Who Sent This? I Went Online And Found

These Clowns’ Manifesto Is Gibberish.

 

ABOUT

"Share Local Media (SLM) aims to reimagine the world of offline marketing for tech and e-commerce companies. We started as e-commerce marketers ourselves, and launched SLM with a goal of turning direct mail into a high performing, scalable channel for a digitally native client set. To do so, we’ve taken an inputs based-approach to the space, and re-engineered the channel from the ground up to make it easier to test, faster to execute, more measurable, and ultimately, more effective for e-commerce and tech clients of all types.


"We live and breathe direct response marketing, and strive to delight clients with high performing campaigns built around fast, data-driven client service, and premium, unique branding." 

 

Now Let's Have a Look at an Insert
Written and Designed by the Clowns

 Obverse (Front) Panel. Beauty Shot.
 

•   “Avoid text printed over, or reversed out

     of, a busy or distracting background.”

     —Ed Elliott

 

Reverse (Back) Panel. The Business Side (description, price, where available, order mechanism., etc.)
 

Never set your copy in reverse (white type on a black background) and never set it over a gray or colored tint. The old school of art directors believed that these devices forced  people to read the copy; we now know that they make reading physically impossible.”—David Ogilvy 
 
"Always make it easy and obvious how and where to order."       —Elsworth Howell 
 
"Type smaller than 9-point is difficult for most people to read."      —David Ogilvy
 
 
• The only contact information—where to order—is a single, easy-to-miss line in tiny type at the bottom of the back side of the insert:
Start exploring now at awaytravel.com
        
 
• There is no ordering information anywhere on the insert. 
 
• What is the price of these products? 
 
•  What is the USP (Unique Selling Proposition)? 
 
• In other words, how are they different from (and better than) competing products. E.g., Samsonite, TravelPro, American Tourister, Coolife? 
 
• What are these products made of? What are the "three durable materials" mentioned in the copy? 
 
• Where are they made? U.S.A? China? India?
 
BELOW: Copy Retyped for Readability

Built for modern travel        
We know travel might look different these days, but we’ve
got you covered—even if you’re not going far. Our thoughtfully
designed suitcases, bags and accessories offer something
for every type of traveler, and every type of trip.

THE PERFECT SUITCASES
Shop our suitcases in three durable materials—
each one is designed to last for life.

PREMIUM FEATURES
Four 360º spinner wheels, interior
compression system, and combination lock.

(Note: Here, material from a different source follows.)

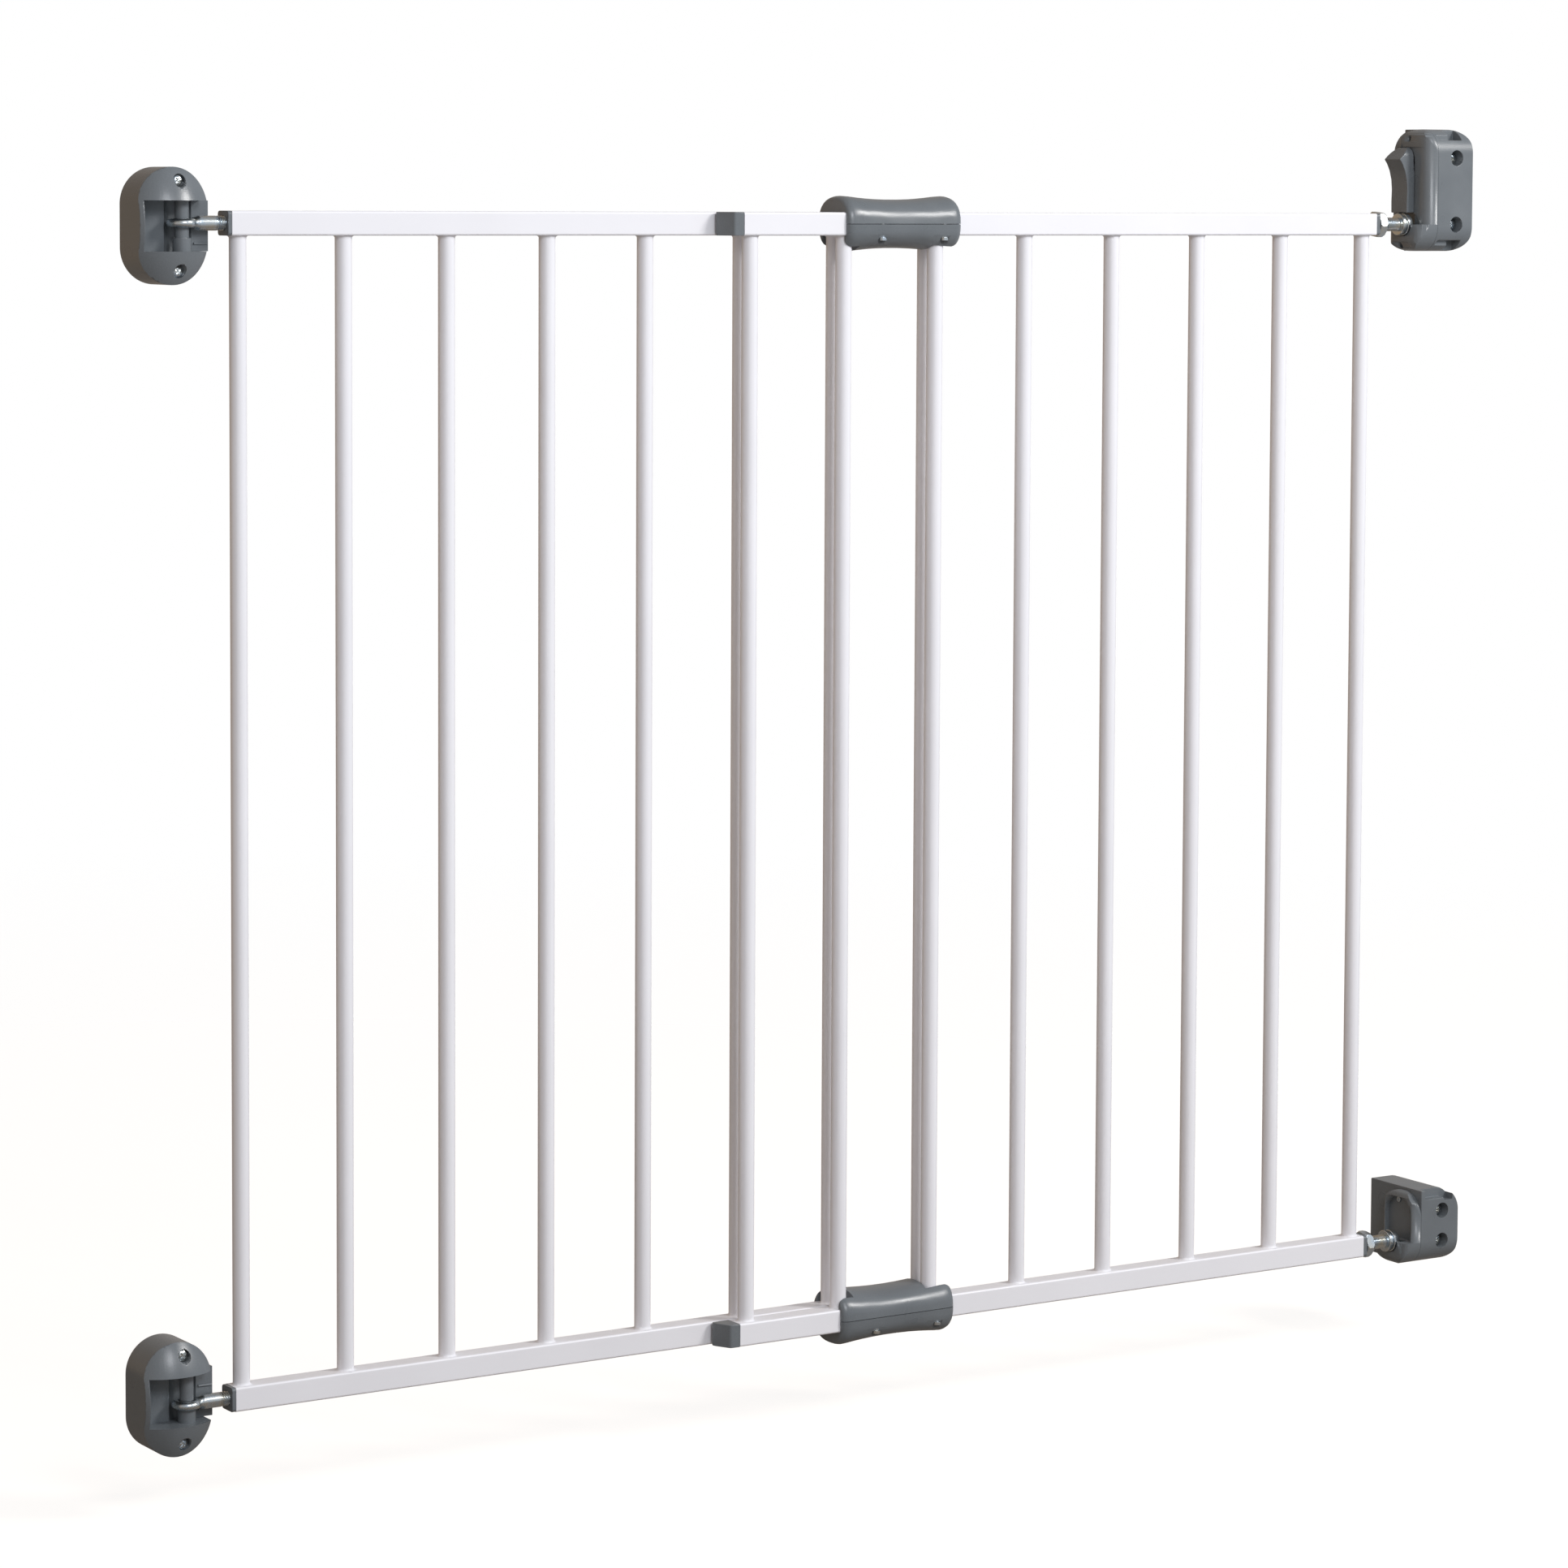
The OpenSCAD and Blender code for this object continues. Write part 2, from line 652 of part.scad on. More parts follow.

FREE SHIPPING, AND RETURNS
We’ve got all shipping covered, and
exchanges and  returns are always easy.*
 
Start exploring now at awaytravel.com
*Items with personalization cannot be returned.
 
 
Note: the asterisked disclaimer is in wee, tiny, itsy-bitsy, minuscule 6-point Courier type reversed out in white-on-black and unreadable sans magnifying glass. This guaranteed dishonest fight-starter with customer service is hardly a confidence-builder.
 
 
Takeaways to Consider

One day a man walked into a London agency and asked to see the boss. He had bought a county house and was about to open it as a hotel. Could the agency help him to get customers? He had $500—to spend. Not surprisingly, the head of the agency turned him over to the office boy, who happened to be the author of this book. I invested his money in penny postcards and mailed them to well-heeled people living in the neighborhood. Six weeks later the hotel opened to a full house. I had tasted blood!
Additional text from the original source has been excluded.